Children who experienced lots of infections early in life “have higher risk of moderate to severe infections and antibiotic use throughout childhood.”
In other words, as immunologist Anthony Leonardi has controversially theorized, frequent infections may predispose people “to severe disease by virtue of aging or dysregulating the immune system.”
More reason for an air quality crusade
Here’s another pertinent thought. Measles is contagious as hell and airborne just like COVID. If you put a child with measles in a crowded room, 90 per cent will walk away with the virus. Just one contagious person can share measles with 12 to 18 fellow Albertans by coughing and sneezing. Moreover, the infected can share away for four days before they come down with fever or the telltale rash.
That means managing air quality in schools, hospitals, homes and churches can reduce transmission. Cleaning up bad indoor air in an age of rapidly emerging diseases is probably the best pandemic preparedness measure a society can invest in.
And there are other benefits besides reduced sickness.
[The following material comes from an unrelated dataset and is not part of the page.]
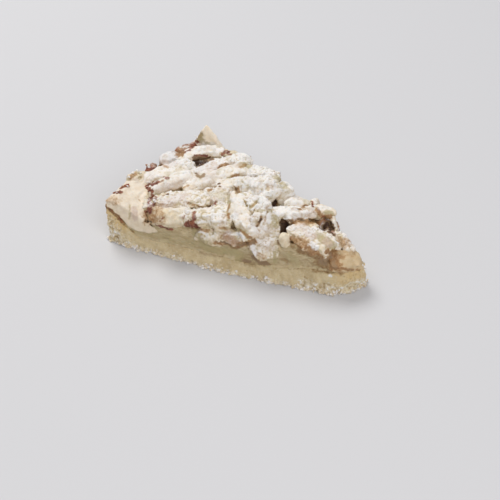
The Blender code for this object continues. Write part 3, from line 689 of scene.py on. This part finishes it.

Improving indoor air quality through ventilation, filtration and humidity control not only works against other viruses but reduces other forms of pollution such as smoke.
One last point — and we’ll never hear it from Danielle Smith.
Pandemics, just like disruptive technologies, unsettle societies indelibly. We are now living in the political wake of COVID amplified by chaotic technological change. History shows that after pandemics have run their course democracies are harder to govern, extreme beliefs take root with abandon and the ground becomes fertile for demagogues and the power hungry.
Before the pandemic, most people, regardless of their politics, regarded vaccines as a generally positive force for the public health of society. There remained healthy questions about safety, mandates and sheer number of vaccines, but most people accepted the practice. The pandemic changed that reality. Its mask and vaccine wars left a political legacy of animosity and distrust.
Some political parties took advantage of the discord caused by vaccine mandates and championed the anti-vaxers. Neither Alberta nor Canada has yet to hold a post-mortem on learnings from their COVID pandemic responses. Imagine if we attempted to learn from the past and prevent a worse future?
But no. As a result of this avoidance and denial, Alberta now faces a measles epidemic that could become severe in its consequences for children.
Many doctors and health experts may privately lament falling vaccination rates but they don’t want to ruffle any feathers while anti-vaxers control the political conversation in Alberta. At the same time many officials aren’t engaging in real time with real communities about their doubts and concerns for fear of the political fallout.
What this all means is simple. If Alberta can’t marshal a credible response to a measles epidemic, then God help the republic of Alberta in the next pandemic.
Smith has made clear that her ever-changing priorities include cheers for Donald Trump, subservience to resource developers and enabling rhetoric for separatists. The health of the province’s children does not seem to be one of them.